[Entries taken from a collection]
--
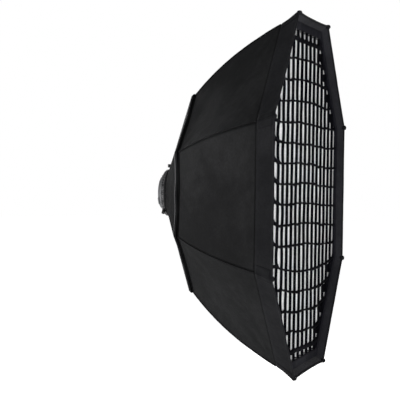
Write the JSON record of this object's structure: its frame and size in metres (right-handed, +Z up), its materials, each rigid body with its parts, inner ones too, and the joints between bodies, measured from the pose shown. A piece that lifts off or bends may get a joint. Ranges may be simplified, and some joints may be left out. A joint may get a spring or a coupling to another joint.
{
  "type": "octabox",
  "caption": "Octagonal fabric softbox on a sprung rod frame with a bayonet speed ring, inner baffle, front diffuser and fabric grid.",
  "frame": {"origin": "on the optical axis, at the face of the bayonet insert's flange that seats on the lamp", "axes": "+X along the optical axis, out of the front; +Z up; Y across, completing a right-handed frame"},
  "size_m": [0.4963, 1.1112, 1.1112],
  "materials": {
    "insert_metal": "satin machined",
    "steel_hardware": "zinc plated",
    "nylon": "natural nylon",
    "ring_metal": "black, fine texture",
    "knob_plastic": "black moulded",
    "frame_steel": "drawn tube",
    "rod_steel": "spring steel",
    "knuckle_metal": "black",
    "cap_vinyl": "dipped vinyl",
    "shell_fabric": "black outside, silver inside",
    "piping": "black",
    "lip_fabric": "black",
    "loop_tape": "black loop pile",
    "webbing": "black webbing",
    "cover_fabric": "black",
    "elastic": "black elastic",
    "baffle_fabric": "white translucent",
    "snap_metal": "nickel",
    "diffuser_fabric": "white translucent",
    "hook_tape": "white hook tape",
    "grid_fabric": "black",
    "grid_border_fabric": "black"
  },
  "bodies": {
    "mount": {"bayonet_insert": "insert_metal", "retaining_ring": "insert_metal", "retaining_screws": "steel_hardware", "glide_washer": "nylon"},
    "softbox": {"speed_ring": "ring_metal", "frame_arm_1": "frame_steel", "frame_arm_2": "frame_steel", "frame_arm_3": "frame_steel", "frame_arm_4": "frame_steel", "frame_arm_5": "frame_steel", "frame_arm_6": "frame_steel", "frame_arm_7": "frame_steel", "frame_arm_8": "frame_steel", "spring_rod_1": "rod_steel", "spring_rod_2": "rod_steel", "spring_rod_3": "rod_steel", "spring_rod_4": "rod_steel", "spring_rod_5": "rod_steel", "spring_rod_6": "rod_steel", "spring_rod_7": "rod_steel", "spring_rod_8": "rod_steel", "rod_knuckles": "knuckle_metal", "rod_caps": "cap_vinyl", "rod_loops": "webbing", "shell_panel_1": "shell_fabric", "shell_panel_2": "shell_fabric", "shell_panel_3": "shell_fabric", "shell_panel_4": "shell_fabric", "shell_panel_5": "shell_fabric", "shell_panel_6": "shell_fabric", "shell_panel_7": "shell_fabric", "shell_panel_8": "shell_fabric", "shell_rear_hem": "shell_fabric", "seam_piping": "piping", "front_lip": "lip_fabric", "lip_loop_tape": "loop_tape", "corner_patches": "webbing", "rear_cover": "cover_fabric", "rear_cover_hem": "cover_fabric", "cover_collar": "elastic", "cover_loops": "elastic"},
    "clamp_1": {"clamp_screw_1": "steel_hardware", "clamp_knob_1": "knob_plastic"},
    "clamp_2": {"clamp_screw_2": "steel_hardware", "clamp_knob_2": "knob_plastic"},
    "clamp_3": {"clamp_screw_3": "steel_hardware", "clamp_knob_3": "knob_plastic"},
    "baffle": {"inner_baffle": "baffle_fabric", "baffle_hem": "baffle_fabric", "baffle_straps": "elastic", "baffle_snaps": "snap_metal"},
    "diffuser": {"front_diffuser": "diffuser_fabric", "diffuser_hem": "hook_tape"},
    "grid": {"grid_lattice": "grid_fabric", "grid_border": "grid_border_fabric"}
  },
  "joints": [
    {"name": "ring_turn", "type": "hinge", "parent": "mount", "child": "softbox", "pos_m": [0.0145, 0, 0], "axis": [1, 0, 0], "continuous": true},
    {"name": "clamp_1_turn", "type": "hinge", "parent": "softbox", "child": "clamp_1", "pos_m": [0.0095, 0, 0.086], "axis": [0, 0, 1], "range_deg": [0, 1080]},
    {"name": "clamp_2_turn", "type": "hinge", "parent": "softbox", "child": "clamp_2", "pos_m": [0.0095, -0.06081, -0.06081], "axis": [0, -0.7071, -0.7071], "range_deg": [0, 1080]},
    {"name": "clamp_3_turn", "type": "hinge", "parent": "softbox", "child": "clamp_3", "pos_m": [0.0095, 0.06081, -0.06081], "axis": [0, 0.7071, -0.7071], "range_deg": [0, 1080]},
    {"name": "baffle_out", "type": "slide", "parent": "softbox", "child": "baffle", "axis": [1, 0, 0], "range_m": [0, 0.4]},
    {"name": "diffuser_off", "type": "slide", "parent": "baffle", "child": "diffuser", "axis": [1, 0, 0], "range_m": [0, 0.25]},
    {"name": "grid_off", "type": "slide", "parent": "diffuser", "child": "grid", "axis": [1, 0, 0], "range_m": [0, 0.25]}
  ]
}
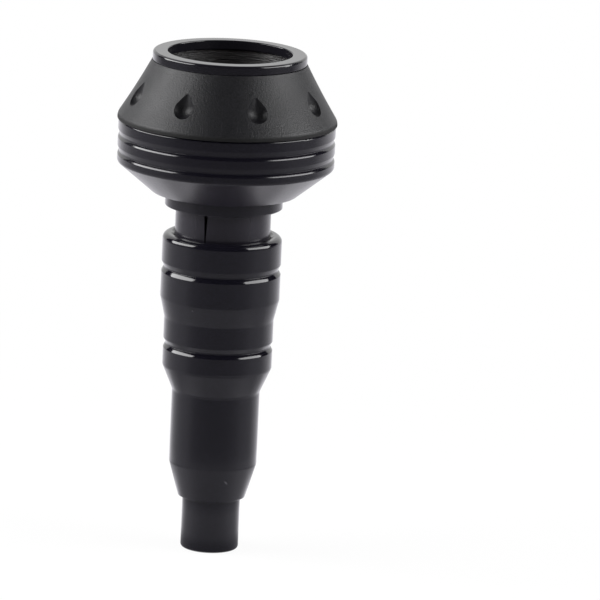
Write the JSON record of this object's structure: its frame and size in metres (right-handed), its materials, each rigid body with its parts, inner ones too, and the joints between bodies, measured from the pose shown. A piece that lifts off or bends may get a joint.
--
What you need to do
Please repeat the material above, word for word and in full.

Task answer
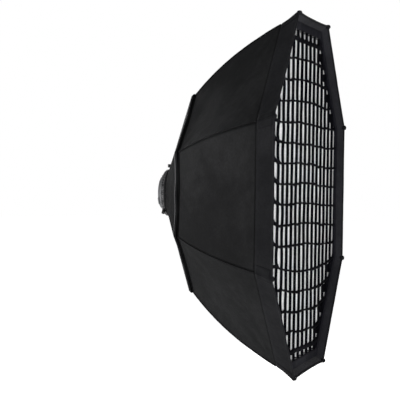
Write the JSON record of this object's structure: its frame and size in metres (right-handed, +Z up), its materials, each rigid body with its parts, inner ones too, and the joints between bodies, measured from the pose shown. A piece that lifts off or bends may get a joint. Ranges may be simplified, and some joints may be left out. A joint may get a spring or a coupling to another joint.
{
  "type": "octabox",
  "caption": "Octagonal fabric softbox on a sprung rod frame with a bayonet speed ring, inner baffle, front diffuser and fabric grid.",
  "frame": {"origin": "on the optical axis, at the face of the bayonet insert's flange that seats on the lamp", "axes": "+X along the optical axis, out of the front; +Z up; Y across, completing a right-handed frame"},
  "size_m": [0.4963, 1.1112, 1.1112],
  "materials": {
    "insert_metal": "satin machined",
    "steel_hardware": "zinc plated",
    "nylon": "natural nylon",
    "ring_metal": "black, fine texture",
    "knob_plastic": "black moulded",
    "frame_steel": "drawn tube",
    "rod_steel": "spring steel",
    "knuckle_metal": "black",
    "cap_vinyl": "dipped vinyl",
    "shell_fabric": "black outside, silver inside",
    "piping": "black",
    "lip_fabric": "black",
    "loop_tape": "black loop pile",
    "webbing": "black webbing",
    "cover_fabric": "black",
    "elastic": "black elastic",
    "baffle_fabric": "white translucent",
    "snap_metal": "nickel",
    "diffuser_fabric": "white translucent",
    "hook_tape": "white hook tape",
    "grid_fabric": "black",
    "grid_border_fabric": "black"
  },
  "bodies": {
    "mount": {"bayonet_insert": "insert_metal", "retaining_ring": "insert_metal", "retaining_screws": "steel_hardware", "glide_washer": "nylon"},
    "softbox": {"speed_ring": "ring_metal", "frame_arm_1": "frame_steel", "frame_arm_2": "frame_steel", "frame_arm_3": "frame_steel", "frame_arm_4": "frame_steel", "frame_arm_5": "frame_steel", "frame_arm_6": "frame_steel", "frame_arm_7": "frame_steel", "frame_arm_8": "frame_steel", "spring_rod_1": "rod_steel", "spring_rod_2": "rod_steel", "spring_rod_3": "rod_steel", "spring_rod_4": "rod_steel", "spring_rod_5": "rod_steel", "spring_rod_6": "rod_steel", "spring_rod_7": "rod_steel", "spring_rod_8": "rod_steel", "rod_knuckles": "knuckle_metal", "rod_caps": "cap_vinyl", "rod_loops": "webbing", "shell_panel_1": "shell_fabric", "shell_panel_2": "shell_fabric", "shell_panel_3": "shell_fabric", "shell_panel_4": "shell_fabric", "shell_panel_5": "shell_fabric", "shell_panel_6": "shell_fabric", "shell_panel_7": "shell_fabric", "shell_panel_8": "shell_fabric", "shell_rear_hem": "shell_fabric", "seam_piping": "piping", "front_lip": "lip_fabric", "lip_loop_tape": "loop_tape", "corner_patches": "webbing", "rear_cover": "cover_fabric", "rear_cover_hem": "cover_fabric", "cover_collar": "elastic", "cover_loops": "elastic"},
    "clamp_1": {"clamp_screw_1": "steel_hardware", "clamp_knob_1": "knob_plastic"},
    "clamp_2": {"clamp_screw_2": "steel_hardware", "clamp_knob_2": "knob_plastic"},
    "clamp_3": {"clamp_screw_3": "steel_hardware", "clamp_knob_3": "knob_plastic"},
    "baffle": {"inner_baffle": "baffle_fabric", "baffle_hem": "baffle_fabric", "baffle_straps": "elastic", "baffle_snaps": "snap_metal"},
    "diffuser": {"front_diffuser": "diffuser_fabric", "diffuser_hem": "hook_tape"},
    "grid": {"grid_lattice": "grid_fabric", "grid_border": "grid_border_fabric"}
  },
  "joints": [
    {"name": "ring_turn", "type": "hinge", "parent": "mount", "child": "softbox", "pos_m": [0.0145, 0, 0], "axis": [1, 0, 0], "continuous": true},
    {"name": "clamp_1_turn", "type": "hinge", "parent": "softbox", "child": "clamp_1", "pos_m": [0.0095, 0, 0.086], "axis": [0, 0, 1], "range_deg": [0, 1080]},
    {"name": "clamp_2_turn", "type": "hinge", "parent": "softbox", "child": "clamp_2", "pos_m": [0.0095, -0.06081, -0.06081], "axis": [0, -0.7071, -0.7071], "range_deg": [0, 1080]},
    {"name": "clamp_3_turn", "type": "hinge", "parent": "softbox", "child": "clamp_3", "pos_m": [0.0095, 0.06081, -0.06081], "axis": [0, 0.7071, -0.7071], "range_deg": [0, 1080]},
    {"name": "baffle_out", "type": "slide", "parent": "softbox", "child": "baffle", "axis": [1, 0, 0], "range_m": [0, 0.4]},
    {"name": "diffuser_off", "type": "slide", "parent": "baffle", "child": "diffuser", "axis": [1, 0, 0], "range_m": [0, 0.25]},
    {"name": "grid_off", "type": "slide", "parent": "diffuser", "child": "grid", "axis": [1, 0, 0], "range_m": [0, 0.25]}
  ]
}
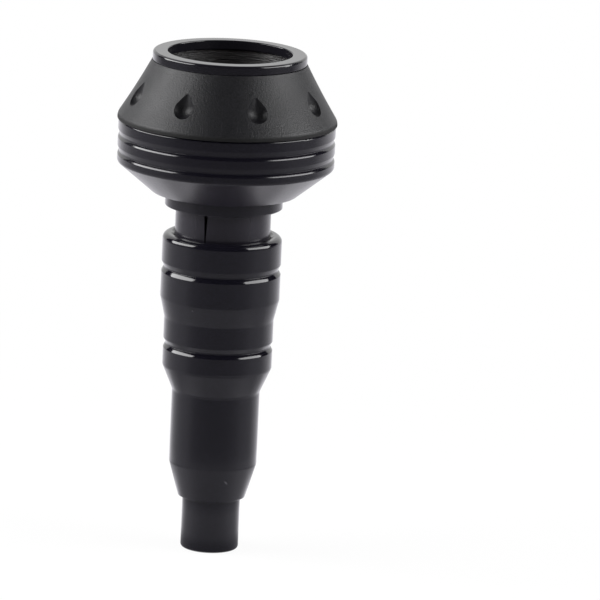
Write the JSON record of this object's structure: its frame and size in metres (right-handed), its materials, each rigid body with its parts, inner ones too, and the joints between bodies, measured from the pose shown. A piece that lifts off or bends may get a joint.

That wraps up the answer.